Creating New Collections From Existing Ones¶
Python provides two convenient constructs to create new collections:
- List/set/dictionary comprehension
- Generator expression
Many times, these constructs make your program simple and efficient.
1 String¶
A string is a sequence of characters.
A string is an immutable object.
A programmer creates a string literal by surrounding text with single or double quotes, such as 'MARY'
, "MARY"
, '41'
, or "41"
.
An empty string is a sequence type with 0 elements, created with a pair of single/double quotes. Ex: my_str = ""
or my_str=''
.
Python use backslash \
to escape special characters. For example: "\n"
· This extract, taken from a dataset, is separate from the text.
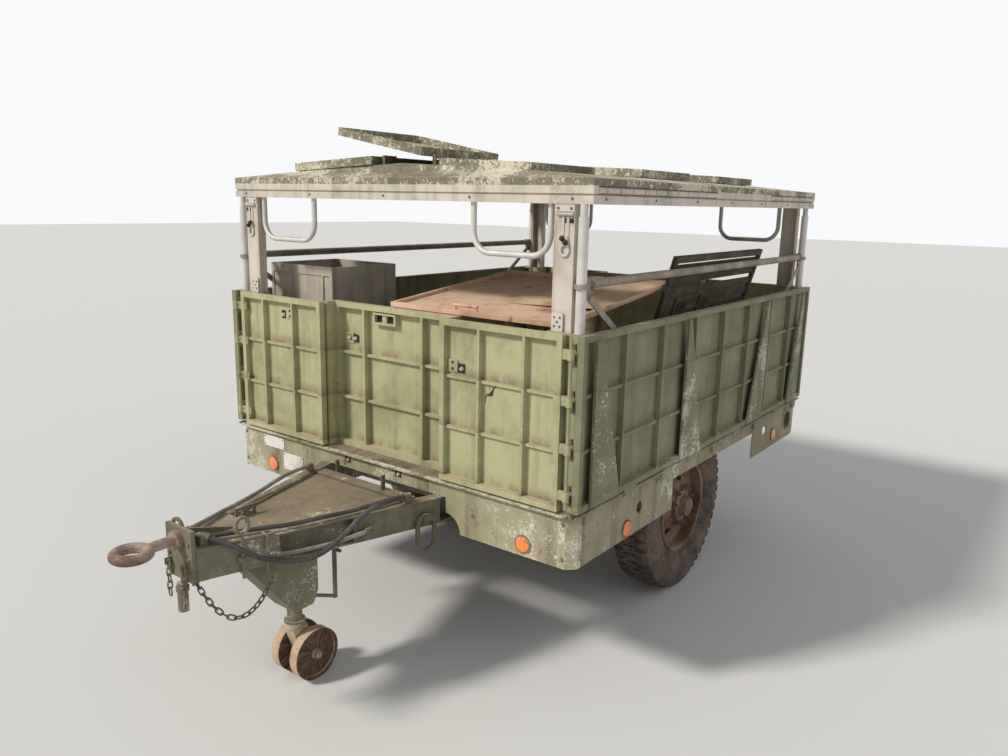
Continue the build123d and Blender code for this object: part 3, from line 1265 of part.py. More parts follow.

represents a newline character. It is also used to escape a slash or quotation symbols. For example: "a slash \\ and an escaped \" double quotation mark.
1.1 Built-in String Operations¶
A programmer can access a character at a specific index using alphabet[index]
. index
starts from 0
and ends with len(alphabet) - 1
.
The len()
built-in function can be used to find the length of a string (and any other sequence type).
Use +
to concatenate two strings.
Use in
to determine if a character or a substring exists in a string. It returns True
or False
Use for
loop to iterate every character.
text = "Hello World"
print(len(text)) # 11
print (text + " to every one.") # Hello World to every one.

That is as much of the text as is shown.